Today, Alutiiqs harvest pink salmon both commercially and for the dinner table. The thinner, less fatty filets are perfect for smoking and drying. The hump of a spawning male, which is eaten raw, is considered a great delicacy. To add flavor, some people wipe the hump with fresh cow parsnip leaves. Pink salmon are also cut into steaks and boiled, or added to fish soup, head and all.
Photo: Freshly caught pink salmon on a Kodiak Island beach.
Aiwiakaut paragautakun mangat taitaaartut, waamenguarluteng. - When you are going by boat, porpoises come and kind of play.

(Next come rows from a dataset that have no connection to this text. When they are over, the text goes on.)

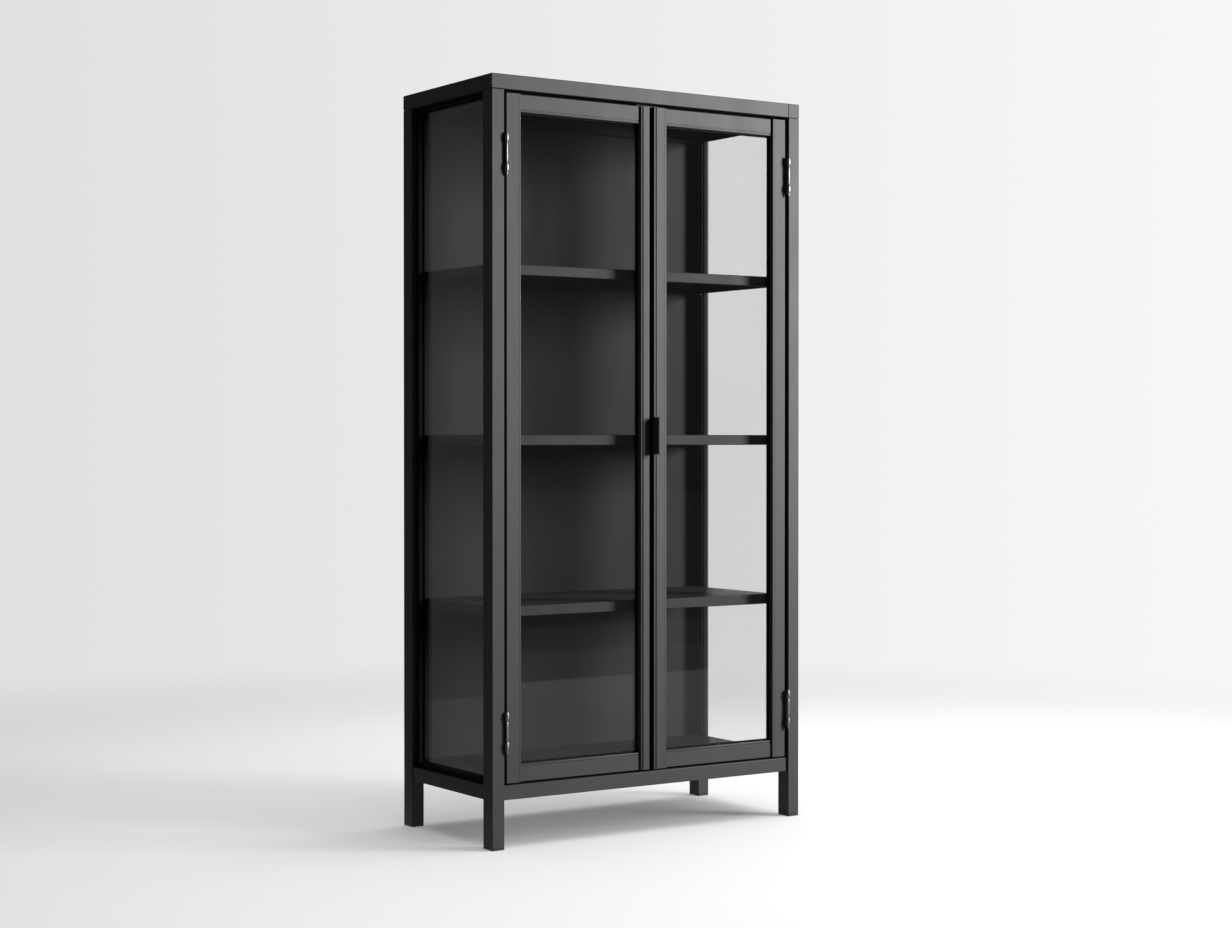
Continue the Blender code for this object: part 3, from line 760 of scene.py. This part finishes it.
class CABINET_OT_doors(bpy.types.Operator):
    """Stiles and rails of the two doors, with a moulded bead round the glass"""

    bl_idname = "cabinet.doors"
    bl_label = "Doors"

    ROUNDEST_BEAD, BEAD_SHARE, END_EASE = 0.0022, 0.42, 0.0004

    def execute(self, context):
        sizes = context.scene.cabinet_sizes
        for side in SIDES:
            if side == "left":
                hinge_bead, meeting_bead = 1, 0
                meeting_width, meeting_groove = sizes.bead, sizes.bead_groove_depth
            else:
                hinge_bead, meeting_bead = 0, 1
                meeting_width, meeting_groove = sizes.wide_bead, sizes.shallow_groove
            for member in (
                    ("hinge_stile", "outer_stile", Z, hinge_bead, sizes.bead, sizes.shallow_groove),
                    ("meeting_stile", "inner_stile", Z, meeting_bead, meeting_width, meeting_groove),
                    ("bottom_rail", "lower_rail", X, 1, sizes.bead, sizes.rail_groove),
                    ("top_rail", "upper_rail", X, 0, sizes.bead, sizes.rail_groove)):
                self.member(sizes, f"{side}_door", *member)
        return {"FINISHED"}

    def member(self, sizes, door, node, name, along, bead_end, bead, groove_depth):
        """One stile or rail: its section drawn out along it."""
        low, high = corners(f"{door}_{node}")
        width_axis = X if along == Z else Z
        edge, plain = ((low, high), (high, low))[bead_end]
        edge, plain = edge[width_axis], plain[width_axis]
        way = 1.0 if plain > edge else -1.0
        front, back = low.y, high.y
        deep = front + groove_depth
        corner = sizes.tube_corner
        round_bead = min(bead * self.BEAD_SHARE, self.ROUNDEST_BEAD)
        inner_round = min(round_bead, groove_depth * 0.8)
        section = [
            (edge, back, corner * 0.6), (edge, front, round_bead),
            (edge + way * bead, front, inner_round), (edge + way * bead, deep, 0.0),
            (edge + way * (bead + sizes.bead_groove), deep, 0.0),
            (edge + way * (bead + sizes.bead_groove), front, inner_round * 0.4),
            (plain, front, corner), (plain, back, corner)]
        if along == X:
            section = [(y, width, rounding) for width, y, rounding in section]
        shape = prism(section, along, low[along], high[along], 4, self.END_EASE)
        make_piece(f"{door}_{name}", [shape], door, "frame_paint", [f"{door}_{node}"])


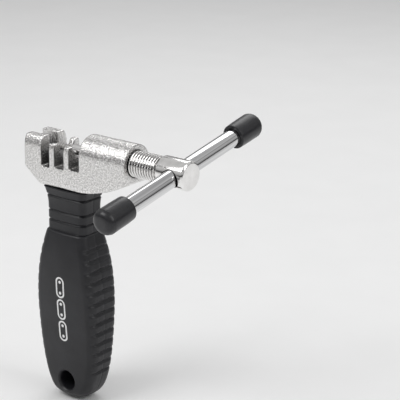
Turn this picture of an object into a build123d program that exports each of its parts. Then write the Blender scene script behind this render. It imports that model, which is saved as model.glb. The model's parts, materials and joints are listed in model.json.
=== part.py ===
"""Bicycle chain tool: a cast head on a moulded handle, with a drive screw turned by a sliding T-bar.

Frame, in millimetres: the origin is the middle of the chain cradle, where the first roller seat
meets the drive screw's axis. +X runs along the screw from the anvil towards the T-bar, +Y from the
front shell towards the rear shell, and +Z up, away from the handle.
"""
from build123d import *
from math import cos, pi, radians, sin
import os

# ---- Driving dimensions -------------------------------------------------------------------------
# Chain that the head holds: half-inch pitch, 1/8 in or 3/32 in wide.
CHAIN_PITCH = 12.7
ROLLER_RADIUS = 3.9
SEAT_GAP = 0.15              # room round the roller between the teeth
# Head casting, along X.
ANVIL_WIDTH = 10.3
ANVIL_TOP = 5.3
ANVIL_STEP = 5.9             # length of the wide part of the anvil's exit notch
EXIT_RADIUS = 2.6
EXIT_WIDE_RADIUS = 3.3
TOOTH_TOP = 2.9
TOOTH_WIDTH = 2.9
FLARE_TOP = (7.0, 6.0)       # half width and height to which the gap between teeth opens
SLOT_WIDTHS = (5.0, 6.0, 6.3)
SLOT_FLOORS = (-8.3, -7.8, -7.2)
BARREL_LENGTH = 26.4
CAST_BOTTOM = -17.4
LOWER_ROUNDING = 2.0         # on the casting's lower edges
HEEL_TOP = -9.8              # where the anvil's left face turns into the sloping heel
# Drive screw, M12 x 1.5.
THREAD_RADIUS = 6.0
THREAD_PITCH = 1.5
SHANK_RADIUS = 6.7
SCREW_TIP = 20.15            # end of the screw inside the barrel
SHANK_START = 58.9
SCREW_END = 73.65
END_CHAMFER = 1.0
BAR_AXIS_X = 66.65
COUNTERSINK_DEPTH = 1.4      # at each mouth of the cross hole
RUNNING_GAP = 0.05
BAR_GAP = 0.08               # round the T-bar in the screw's cross hole
PRESS_GAP = 0.02             # between pieces pressed together
# Push pin and its holder.
PIN_RADIUS = 1.5
PIN_TIP = -4.05
PIN_HEAD_RADIUS = 1.9
PIN_HEAD_LENGTH = 3.8
HOLDER_RADIUS = 2.35
HOLDER_TIP = 5.75
NOSE_ROUNDING = 0.7
SOCKET_DEPTH = 11.5          # depth of the holder's socket in the end of the screw
# T-bar, at the angle where it stands at rest.
BAR_RADIUS = 4.0
BAR_LENGTH = 103.6
BAR_SHIFT = 2.35             # how far the bar's middle stands towards the rear
BAR_TILT = 11.2              # degrees that the rear end is raised
CAP_RADIUS = 5.85
CAP_LENGTH = 16.4
CAP_END_WALL = 2.0
CAP_ROUNDING = 2.8
# Handle, split into a front and a rear shell at Y = 0.
HANDLE_X = 5.55              # the handle's centreline
NECK_BOTTOM = -38.0
WAIST_TOP = -27.0            # where the flare of the neck's flange ends
WAIST_HALF_WIDTH = 11.4
WAIST_HALF_DEPTH = 7.6
WAIST_CORNER = 3.2
FLANGE_FLARE = 1.3           # how far the flange stands out from the waist
NECK_GROOVES = (-28.8, -33.4)
GRIP_BOTTOM = -121.5
GRIP_HALF_WIDTH = 17.6       # widest, along X
GRIP_HALF_DEPTH = 11.2       # deepest, along Y
WIDEST_AT = -78.0
DEEPEST_AT = -58.0
ROUNDING_TOP = -104.0        # where the rounded bottom of the grip begins
CORNER_RADIUS = 4.5
SHELL_WALL = 3.0
HOLLOW = (-100.0, -44.0)     # from and to, inside the grip
WEB_HEIGHTS = (-60.0, -68.0, -84.5)
WEB_THICKNESS = 2.4
RIB_PITCH = 5.0
RIB_COUNT = 13
RIB_TOP = -45.0
RIB_DEPTH = 0.9
RIB_GROOVE_WIDTH = 1.6
HANG_HOLE_RADIUS = 4.5
HANG_HOLE_Z = -111.8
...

Two varieties of porpoise frequent Kodiak’s coastal waters: the harbor porpoise (Phocoena phocoena) and the Dahl porpoise (Phocoenoides dalli). These swift, muscular animals are members of the cetacean family, a group of marine mammals that includes whales. Porpoises feed on fish and invertebrates in coastal waters and are known to follow boats. Porpoise bones in ancient coastal middens illustrate that Alutiiq people have been harvesting these animals for at least six thousand years.
Alutiiq people hunted porpoises in spring and summer. Men in kayaks carrying sharp-ended harpoons pursued them in the water. Like whales or sea otters, they had to be taken at sea and could not be ambushed at rookeries like seals and sea lions. Therefore, porpoise hunting was a much more difficult and risky undertaking. A traditional Alutiiq dart game, where kneeling players toss darts at a swinging porpoise model, highlights the enormous skill involved in killing and landing a porpoise. In addition to food, Alutiiqs coveted porpoise for their sinew, particularly the long fibers that run along the animal’s spine and tail. These were separated into thread for fine embroidery and into line for kayaks and hunting gear.
Photo: Porpoise target piece carved of bark, Malina Creek site, Afognak Joint Venture Collection.